Because whites as an ethnic group have not experienced racial discrimination (at least in history recent enough to be considered relevant) as almost every other ethnicity in the U.S., it is worth noting that most white people don't have N Word Privileges at all, even so far as calling other whites "whitey" or "gringo", etc. However, N Word Privileges do not just encompass ethnic slurs but religious ones as well, and these religious slurs are perhaps the only time whites are counted as part of an "in-group" with N Word Privileges.

Many people (of all ethnicities) find this trope problematic. Those belonging to the in-group wonder if they can really "reclaim" a word with such a loaded history, or the point in doing it at all. Those belonging in the out-group feel bereft at not having every single possible word in the English language at their disposal (not that they'd ever use it, mind, but Its The Principle Of The Thing).
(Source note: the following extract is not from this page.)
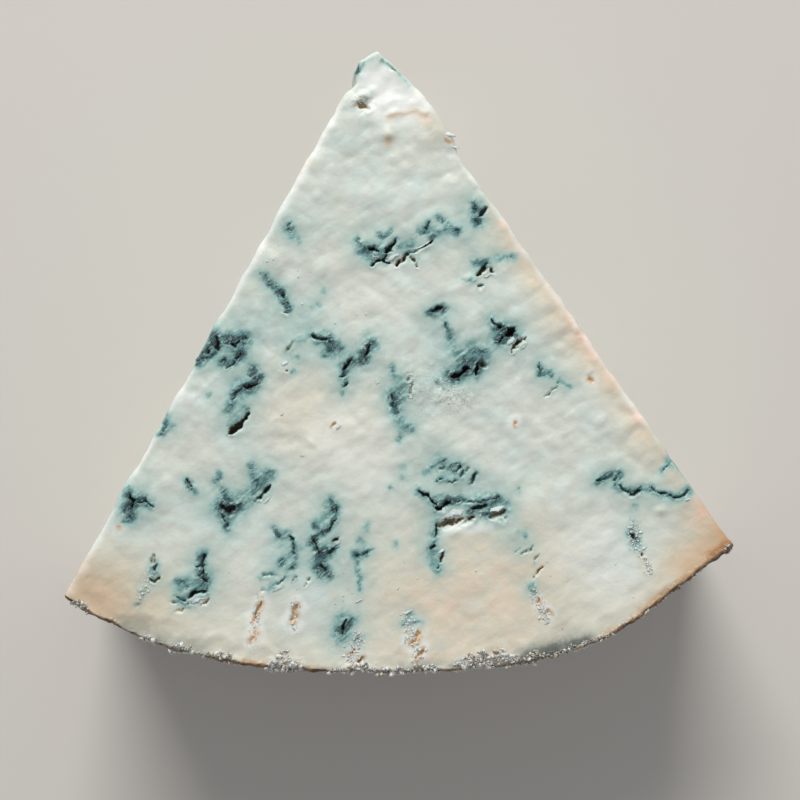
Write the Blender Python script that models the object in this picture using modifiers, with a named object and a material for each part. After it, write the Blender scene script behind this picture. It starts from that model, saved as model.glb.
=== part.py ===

The title of this trope comes from Chris Rock's expanation of why white people can't say the N word. "Well, the thing is, you used to use it all the time. Got a little uppity with it, you might say. So your N-word privileges have been revoked."

The same phenomenon can be applied to non-ethnic terms as well, usually terms for various disabilities (crip, gimp, spaz, etc.) or for sexual orientation/identity minorities (fag, queer, tranny, etc.). The general idea is to resist the euphemism treadmill—thus implying that no euphemisms are needed because the concepts that would usually be referred to by "polite" words are not inherently shameful and do not need to be hidden.